Justice French continued:

'I asked the applicant to indicate the basis upon which the application invokes the jurisdiction of the ADJR Act. I pointed out to Mr De Alwis that the provisions of the ADJR Act confer jurisdiction on the Federal Court to hear applications for review of administrative decisions made under enactments.

'Broadly speaking, an enactment is a law of the Commonwealth or a piece of delegated legislation or instrument made under a law of the Commonwealth. An administrative decision made under an enactment is a decision which is made in the exercise of a power or discretion conferred upon an official by that enactment.

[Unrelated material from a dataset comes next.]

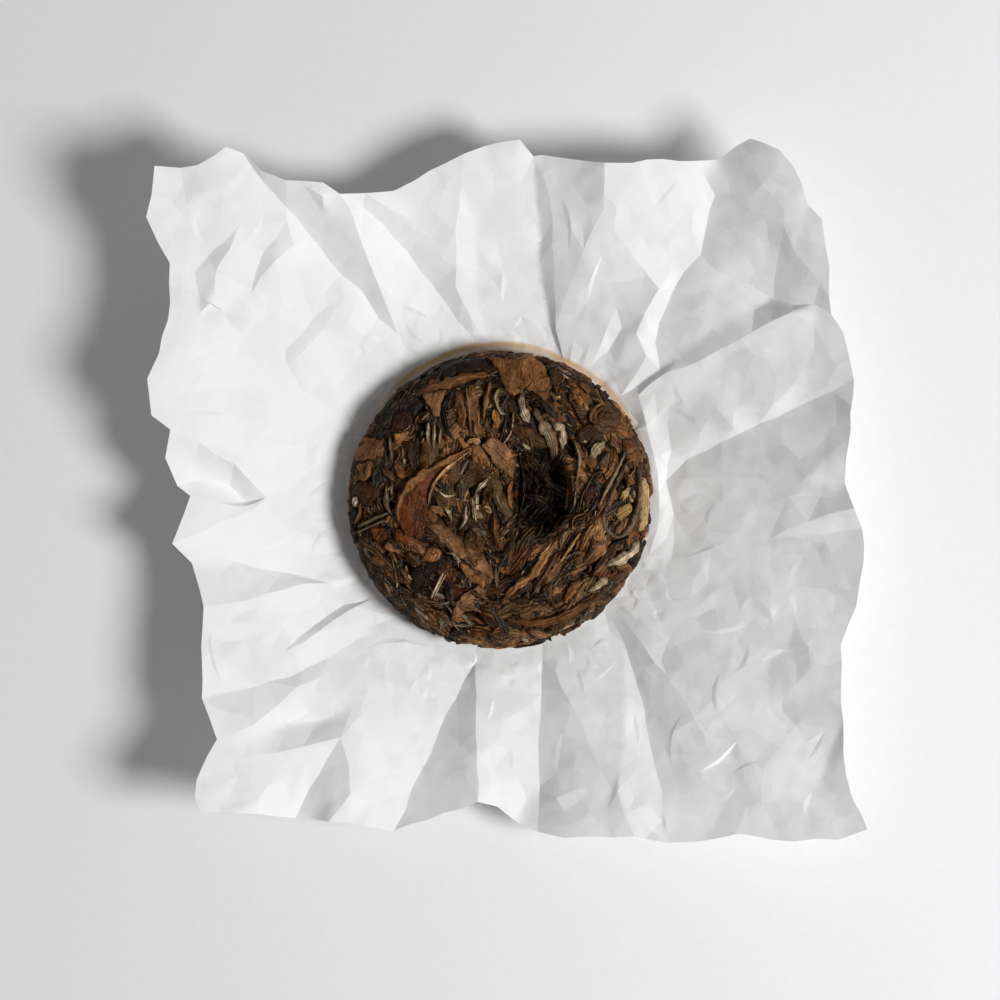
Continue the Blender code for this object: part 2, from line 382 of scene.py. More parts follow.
@dataclass(frozen=True)
class LeafFinish:
    """Finish of the pressed leaves of one kind. Each leaf's colour, with its painted shade and ridge
    highlights, rides on its mesh.
    """

    name: str
    roughness: float
    streak: float
    relief_mm: float
    vein: float = 0.0
    down_and_glint: float = 0.0
    mottle: float = 0.34
    crinkle_mm: float = 0.6
    crack: float = 0.0
    specular: float = 0.15
    hair_and_glint: Colour = srgb(212, 204, 180)

    def build(self) -> Material:
        """Makes the material.

        Returns:
            The material.
        """
        bench = NodeBench(self.name)
        tint = bench.node("Attribute", attribute_name="tint").outputs["Color"]
        grain = bench.node("Attribute", attribute_name="grain").outputs["Vector"]
        streaks = bench.noise(bench.stretch(grain, (0.22, 2.6, 1.0)), 1.0, 4.0, 0.62)
        mottle = bench.noise(bench.stretch(grain, (0.9, 0.9, 1.0)), 0.6, 4.0, 0.6)
        shade = bench.spread(streaks, 0.28, 0.72, 1.0 - self.streak, 1.0 + self.streak)
        spots = bench.spread(mottle, 0.3, 0.7, 1.0 - self.mottle, 1.0 + 0.8 * self.mottle)
        crinkle = bench.noise(bench.stretch(grain, (0.7, 1.3, 1.0)), 1.0, 3.0, 0.55)
        # Painted shade and highlight: the colour follows the crinkle bump, darker in its hollows and lighter
        # on its crests.
        folds = bench.spread(crinkle, 0.34, 0.64, 0.74, 1.26)
        strength = bench.times(bench.times(shade, spots), folds)
        if self.crack:
            wander = bench.noise(bench.stretch(grain, (0.08, 0.17, 1.0)), 1.0, 2.0, 0.5)
            off = bench.maths("ABSOLUTE", bench.minus(wander, 0.5))
            whole = bench.minus(1.0, bench.spread(off, 0.002, 0.018, self.crack, 0.0))
            strength = bench.times(strength, whole)
            bench.bump(whole, 0.35, 0.9)
        colour = bench.mix(1.0, tint, self.tinged(bench, strength), "MULTIPLY")
        if self.vein:
            colour = self.add_veins(bench, grain, colour)
        # Pale streaks: real down on the downy buds, and painted highlights on the dark and brown leaves.
        if self.down_and_glint:
            pale_streaks = bench.noise(bench.stretch(grain, (0.5, 7.0, 1.0)), 1.0, 2.0, 0.7)
            share = bench.spread(pale_streaks, 0.5, 0.66, 0.0, self.down_and_glint)
            colour = bench.mix(share, colour, self.hair_and_glint)
        rough = bench.spread(mottle, 0.3, 0.7, self.roughness - 0.12, self.roughness + 0.14)
        bench.finish(colour, rough, self.specular)
        bench.bump(crinkle, self.crinkle_mm, 0.9)
        bench.bump(streaks, self.relief_mm, 0.9)
        bench.bump(mottle, self.relief_mm * 1.3, 0.7)
        return bench.material

    @staticmethod
    def tinged(bench: NodeBench, strength: Socket) -> Socket:
        """Light and shade as a colour: dark parts are redder and light parts are paler."""
        powers = [bench.maths("POWER", strength, power) for power in (0.9, 1.05, 1.28)]
        return bench.combined("CombineColor", powers)

    def add_veins(self, bench: NodeBench, grain: Socket, colour: Socket) -> Socket:
        """A midrib and slanting side veins, in colour and relief.

        Args:
            bench: the material's bench.
            grain: each leaf's own coordinates: along, across and a number of its own.
            colour: the colour before veins.

        Returns:
            The colour with veins.
        """
        parts = bench.node("SeparateXYZ")
        bench.link(grain, parts.inputs[0])
        across = bench.maths("ABSOLUTE", parts.outputs[1])
        wander = bench.times(bench.noise(grain, 0.5, 2.0), 1.6)
        slant = bench.maths("ADD", bench.minus(parts.outputs[0], bench.times(across, 0.8)), wander)
        wave = bench.maths("ABSOLUTE", bench.maths("SINE", bench.times(slant, 1.25)))
        side = bench.spread(wave, 0.0, 0.22, 1.0, 0.0)
        midrib = bench.spread(across, 0.0, 0.32, 1.0, 0.0)
        share = bench.times(bench.maths("MAXIMUM", bench.times(side, 0.55), midrib), self.vein)
        bench.bump(share, 0.22, 0.8)
        lit = bench.mix(1.0, colour, (1.5, 1.35, 1.1), "MULTIPLY")
        return bench.mix(share, colour, lit)


@dataclass(frozen=True)
class FloorFinish:
    """A plain pale studio floor."""

    colour: Colour = (0.90, 0.90, 0.905)

    def build(self) -> Material:
        """Makes the material.

        Returns:
            The material.
        """
        bench = NodeBench("studio_floor")
        place = bench.node("TexCoord").outputs["Object"]
        shade = bench.spread(bench.noise(place, 300.0, 3.0), 0.3, 0.7, 0.985, 1.0)
        bench.finish(bench.mix(1.0, self.colour, bench.grey(shade), "MULTIPLY"), 0.9, 0.1)
        return bench.material


# ---- studio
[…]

'There was nothing on the materials before me to indicate any basis upon which a decision of the Australian Cricket Board or the International Cricket Council or any individual umpire could fall into that category. Mr De Alwis was asked to identify the relevant enactment which he was relying upon to support his invocation of the jurisdiction of the Court as the enactment under which decisions had been made of which he complained. He was unable to do so beyond repeated reference to what he called the "mother of all laws, the Constitution of the Commonwealth".

'That, however, is not an enactment for the purposes of judicial review of this character.

'... Other persons who are named as respondents to the application should not be put to the expense and trouble of responding to it when it is, to put not too harsh a description on it, nonsensical in relation to its invocation of the ADJR Act.'

Justice French dismissed the motion for ex parte relief and struck out the application insofar as it sought any relief under the ADJR Act. He directed the applicant to file a fresh notice of appeal within seven days which conforms with the requirements of the forms of court.

See: De Alwis v Hair [2003] FCA 10 - French J - (9 January 2003).